Does the experience have a name that sells itself?
Can you create a theme around it?
Does it photograph well?
Can it be marketed easily?
This is why things like:
The Cryptic Chase
Your Day, Your Adventure
Escape the Island
Crack the Enigma
Last Bomb Standing
Swinton Saboteurs
…work so well at Live For Today. They’re not just activities — they’re stories people step into.
If your idea is hard to explain, it will be hard to sell.
Quick tip: Write the 10-word pitch and the Instagram caption. If both aren’t compelling, refine the hook.
6) Setup & Venue Flexibility (1–5)
The experience industry rewards ideas that can run anywhere.
Ask:
Does this require a fixed space?
Can it be delivered indoors and outdoors?
Could it work at hotels, estates, offices, or conference rooms?
Is it mobile or portable?
How long does setup/reset take?
The more flexible it is, the more opportunities you unlock. This is where corporate events, hotels, estates, weddings, retreats, and pop-ups come in — exactly the market 53° helps founders tap into.
If your idea can fit in a van, in a hall, in a woodland, at a conference, or inside a castle… It’s gold.
Quick tip: Design for a 30-minute setup and a 15-minute reset. If you can’t hit that, simplify.
The Hidden Benefit: It Stops You Overthinking
Most people spend months stuck in idea paralysis. This scorecard gives you the confidence to decide quickly:
It stops you from becoming emotionally attached to ideas that won’t scale — and helps you spot the ones that will.

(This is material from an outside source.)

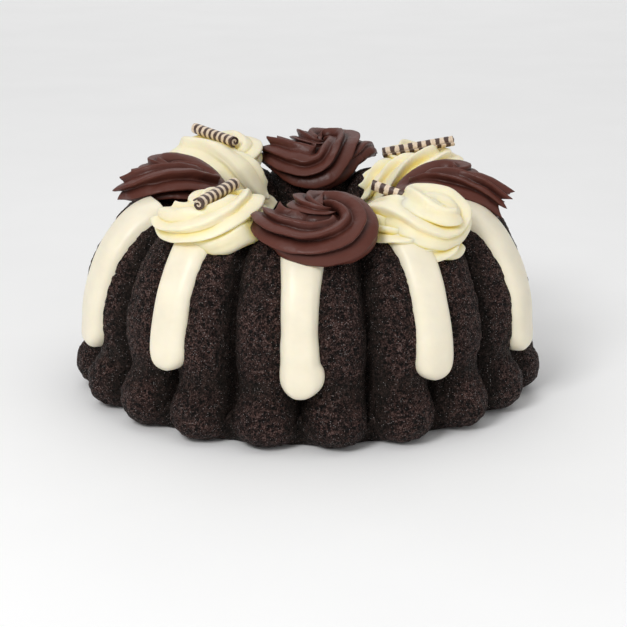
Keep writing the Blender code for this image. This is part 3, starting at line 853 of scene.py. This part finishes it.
def make_curl(where, spec):
    middle, direction, start = np.array(spec[0]), Vector(spec[1]), spec[2]
    length, radius, sheet, pitch, turns = 35.0, 3.0, 0.72, 1.15, 1.9
    turn = direction.to_track_quat("Z", "Y").to_matrix()
    axes = np.array(turn).T
    round_steps, long_steps = 90, 60
    t = np.linspace(0.0, 1.0, round_steps + 1)
    angle = start + 2.0 * math.pi * turns * t
    r = radius - pitch * turns * t
    z = np.linspace(-0.5 * length, 0.5 * length, long_steps + 1)
    outer = np.stack([r * np.cos(angle), r * np.sin(angle)], 1)
    inner = np.stack([(r - sheet) * np.cos(angle), (r - sheet) * np.sin(angle)], 1)
    loop = np.vstack([outer, inner[::-1]])
    n = len(loop)
    wave = 0.10 * np.sin(z / 5.0 + start) + 0.06 * np.sin(z / 2.1)
    G = np.zeros((len(z), n, 3))
    G[..., 0] = loop[None, :, 0] * (1.0 + 0.02 * wave[:, None])
    G[..., 1] = loop[None, :, 1] * (1.0 - 0.02 * wave[:, None])
    G[..., 2] = z[:, None]
    # Slightly broken ends.
    key = np.stack([loop[:, 0], loop[:, 1], 0 * loop[:, 0] + start * 9], 1)
    ragged = 0.35 * value_noise(key, 1.3, 3)
    G[:4, :, 2] += ragged[None, :]
    G[-4:, :, 2] += value_noise(key + 40.0, 1.3, 4)[None, :] * 0.35
    local = G.reshape(-1, 3)
    P = local @ axes + middle
    faces = [grid_faces(len(z), n)]
    m = round_steps + 1
    i = np.arange(round_steps)
    cap = np.stack([i, i + 1, 2 * m - 2 - i, 2 * m - 1 - i], 1)
    faces.append(cap[:, ::-1])
    faces.append(cap + (len(z) - 1) * n)
    piece = mesh_object("curl_roll_" + where, P, faces)
    piece.data.set_sharp_from_angle(angle=math.radians(40))
    outward(piece)
    # Bands run round the roll and lean a little, as the sheet was rolled askew.
    band = local[:, 2] / 4.45 + 0.10 * np.concatenate([t, t[::-1]])[None, :].repeat(len(z), 0).reshape(-1) * 2.0
    depth = np.concatenate([t, t[::-1]])[None, :].repeat(len(z), 0).reshape(-1)
    layer = piece.data.uv_layers.new(name="roll")
    index = np.zeros(len(piece.data.loops), np.int32)
    piece.data.loops.foreach_get("vertex_index", index)
    layer.data.foreach_set("uv", np.stack([band[index] + 7.0, depth[index]], 1).astype(np.float32).reshape(-1))
    return finish_piece(piece, BANDS, "curl", "curl_" + where)


for where, spec in CURLS.items():
    make_curl(where, spec)


# =====================================================================
# Floor, light, camera
# =====================================================================
def make_stage():
    bpy.ops.mesh.primitive_plane_add(size=8.0, location=(0.0, 0.0, 0.0))
    floor = bpy.context.object
    floor.name = "floor"
    m = Nodes("floor_paper")
    shade = m.ramp(m.noise(0.01, 2.0), [(0.3, (0.93, 0.93, 0.93)), (0.7, (0.95, 0.95, 0.95))])
    m.set(Base_Color=shade, Roughness=0.9)
    floor.data.materials.append(m.material)

    world = bpy.data.worlds.new("studio")
    bpy.context.scene.world = world
    world.use_nodes = True
    background = world.node_tree.nodes["Background"]
    background.inputs["Color"].default_value = (1.0, 1.0, 1.0, 1.0)
    background.inputs["Strength"].default_value = 0.42

    def area(name, place, aim, size, power, colour=(1.0, 1.0, 1.0)):
        light = bpy.data.lights.new(name, "AREA")
        light.shape = "RECTANGLE"
        light.size, light.size_y = size
        light.energy = power
        light.color = colour
        made = bpy.data.objects.new(name, light)
        bpy.context.scene.collection.objects.link(made)
        made.location = place
        made.rotation_euler = (Vector(aim) - Vector(place)).to_track_quat("-Z", "Y").to_euler()

    area("key_light", (-0.55, -1.05, 1.0), (0.0, 0.0, 0.05), (0.5, 0.5), 10.5)
    area("fill_light", (0.9, -1.0, 0.5), (0.0, 0.0, 0.06), (0.8, 0.6), 1.6)
    area("top_light", (0.0, 0.6, 2.2), (0.0, 0.5, 0.0), (3.0, 3.0), 16.0)
    area("floor_light", (0.0, 2.6, 1.5), (0.0, 2.5, 0.0), (4.0, 2.0), 16.0)

    camera = bpy.data.cameras.new("camera")
    camera.sensor_width = 36.0
    camera.lens = 36.0 * 1767.9 / 627.0
    camera.clip_start, camera.clip_end = 0.05, 20.0
    made = bpy.data.objects.new("camera", camera)
    bpy.context.scene.collection.objects.link(made)
    made.location = (0.0, -0.80538, 0.27179)
    aim = Vector((0.00291519, 0.95807217, -0.28651217))
    made.rotation_euler = aim.to_track_quat("-Z", "Y").to_euler()
    bpy.context.scene.camera = made
    bpy.context.scene.view_settings.view_transform = "Standard"


make_stage()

If you’re dreaming of launching an experience business — whether it’s outdoors, indoors, corporate, creative, mobile, immersive, or something completely new — use this scorecard.
Score your top ideas.
Pick the strongest.
Start small.
Test fast.
Refine.
Grow.
Every successful experience business started with a simple idea that scored well on the things that matter.